Is there anything you find particularly challenging in your writing?

Oh, yeah. I can imagine-up all sorts of things, but putting them on paper for others to read? That’s the hardest part. As many other writers do, I tend toward perfectionism, which can be a real progress killer. However, I’ve come to not be afraid of those embarrassingly bad early drafts.

Who designed the cover?

Susan Troutt, a friend since college. An artist and fellow writer,  she recently returned to school and completed a degree in Communications. Since then, she has opened an online jewelry store on Etsy (Gothic Tones), and designed logos for businesses and organizations. Dragon’s Rook is her first book cover. I wanted to tell the story in a single image, and she rose to the challenge, taking the ideas in my head and transforming them.

What were the challenges (research, literary, psychological, and logistical) in bringing it to life?

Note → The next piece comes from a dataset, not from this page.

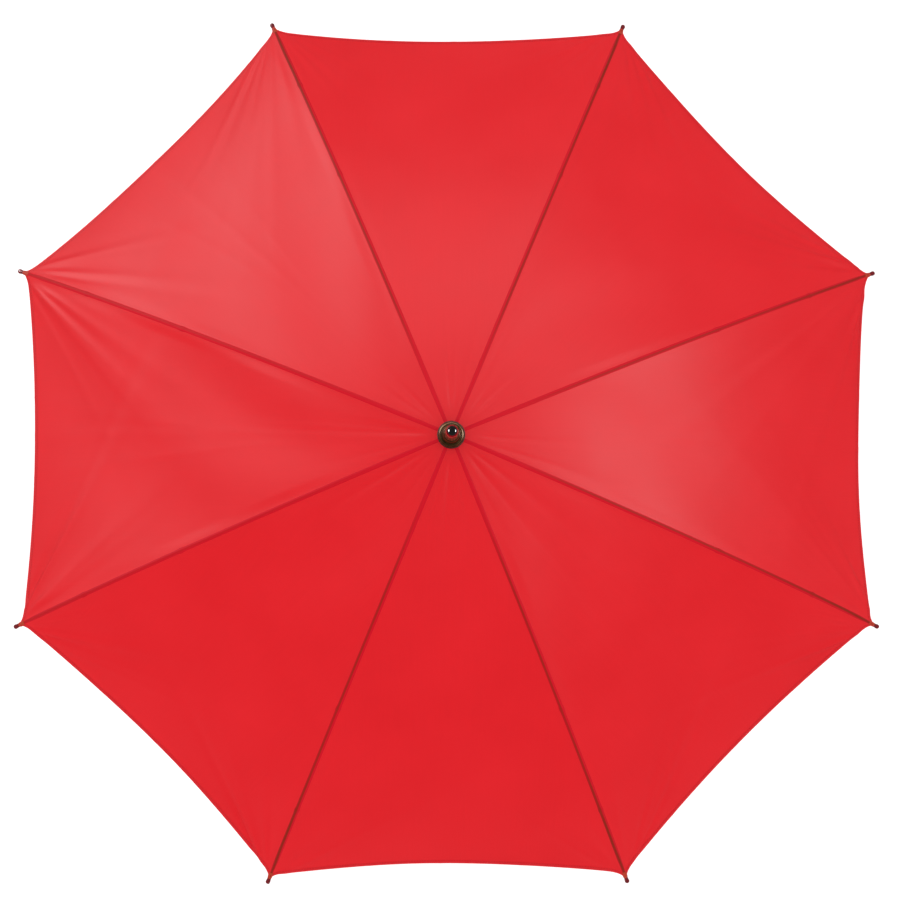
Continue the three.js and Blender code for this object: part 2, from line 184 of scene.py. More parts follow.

The adage about having to write a million words before being able to call oneself a writer? I don’t know how many words I’ve written in my lifetime, but I produced at least the equivalent of three copies of Dragon’s Rook before finally settling on a completed version that worked. More than once, I walked away and swore to focus only on short stories, poems, essays, and lighter novels. Some time in 2013, I think, I strongly considered deleting all digital versions and tossing out all hard copies, and scrubbing my life of this book.

But it wouldn’t die, and I couldn’t abandon what represented, literally, half my life. After all, if you read Dragon’s Rook, you’re reading fictional version of the questions and challenges, the prayers and doubts, the loves and losses that I experienced at the time the book was forming.

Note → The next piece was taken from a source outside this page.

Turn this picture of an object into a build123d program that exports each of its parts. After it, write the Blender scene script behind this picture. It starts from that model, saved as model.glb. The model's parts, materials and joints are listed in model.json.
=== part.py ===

I am pleased with the end result, and early readers have said that portions of it stay with them, coming to mind long after they closed the book, and some have said it is far different from what they expected of a swords-and-dragons yarn. One reader (who had never read fantasy) said she couldn’t put it down. I hope that you, too, enjoy this tale.

 I want to thank Keanan for being my guest today and look forward to his success going forward.